Professeure à l’Université de Fribourg, Alexandra Jungo considère également qu’un changement de garde est une option tout à fait viable. A l’inverse de Thomas Gabathuler, qui le connote d’ultima ratio: «Cela fonctionne rarement dans la pratique, notamment dans les cas où l’enfant vit avec le parent réfractaire et ne veut pas déménager chez l’autre parent.» L’avocat zurichois ne voit pas comment un tel problème peut être résolu par la loi.
Urs Gloor, avocat et ancien juge au Tribunal de district de Zurich, suggère, pour sa part, que l’enfant passe d’un parent à l’autre sans contact direct entre les deux, dans les cas où leur relation est sérieusement perturbée. «L’un des parents pourrait, par exemple, emmener l’enfant à l’école ou au club de football, où l’autre le retrouverait.» Le retour se ferait de la même manière, pour «éviter une confrontation entre les parents et donner à l’enfant suffisamment de temps et de distance pour s’adapter au changement de l’un à l’autre».
«De manière subliminale du côté des mères»
Markus Theunert regrette que l’état de droit n’applique pas sa propre loi en ce qui concerne les relations personnelles.
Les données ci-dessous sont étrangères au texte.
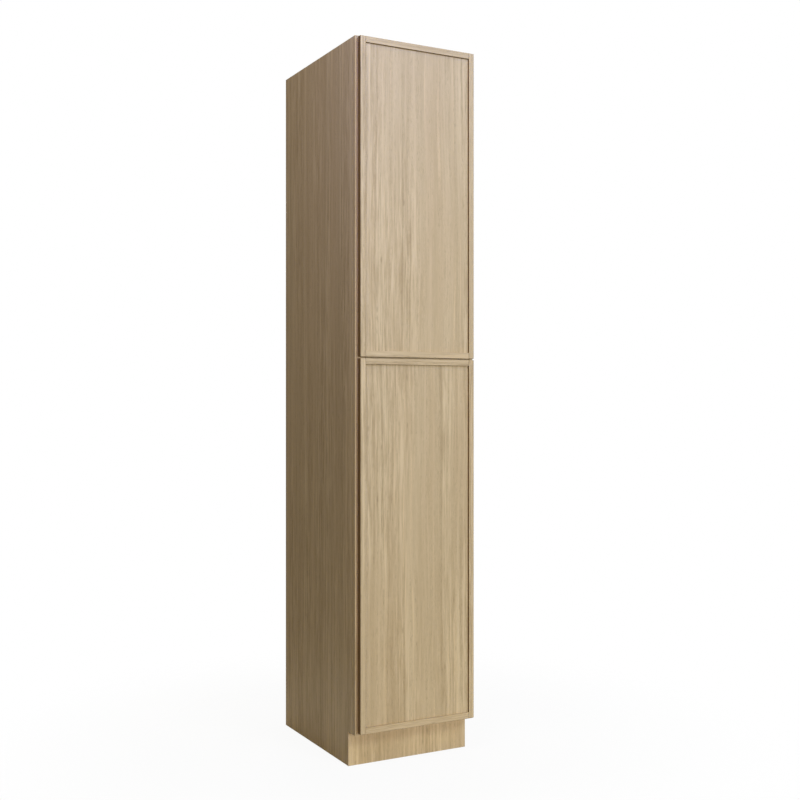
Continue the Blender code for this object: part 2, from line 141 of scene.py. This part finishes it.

Selon lui, il est extrêmement difficile pour les pères de se tenir devant des portes fermées sans rien pouvoir faire. «Les dires des hommes touchés peuvent certes déformer la situation, mais ils démontrent surtout que les institutions continuent de suivre le message subliminal selon lequel la mère est finalement mieux placée pour juger de ce qui est dans l’intérêt supérieur de l’enfant.»
Président de l’Organisation suisse de protection de l’enfance (Kindesschutzorganisation Schweiz), Marcel Enzler considère que les autorités bafouent leur devoir du fait que l’expression «intérêt supérieur de l’enfant est souvent utilisée à tort pour restreindre les relations personnelles en cas de litige». Il constate ainsi que l’enfant perd souvent le contact avec l’un de ses parents. «Un contrôle et des sanctions plus stricts seraient indispensables pour que le droit de visite soit garanti.»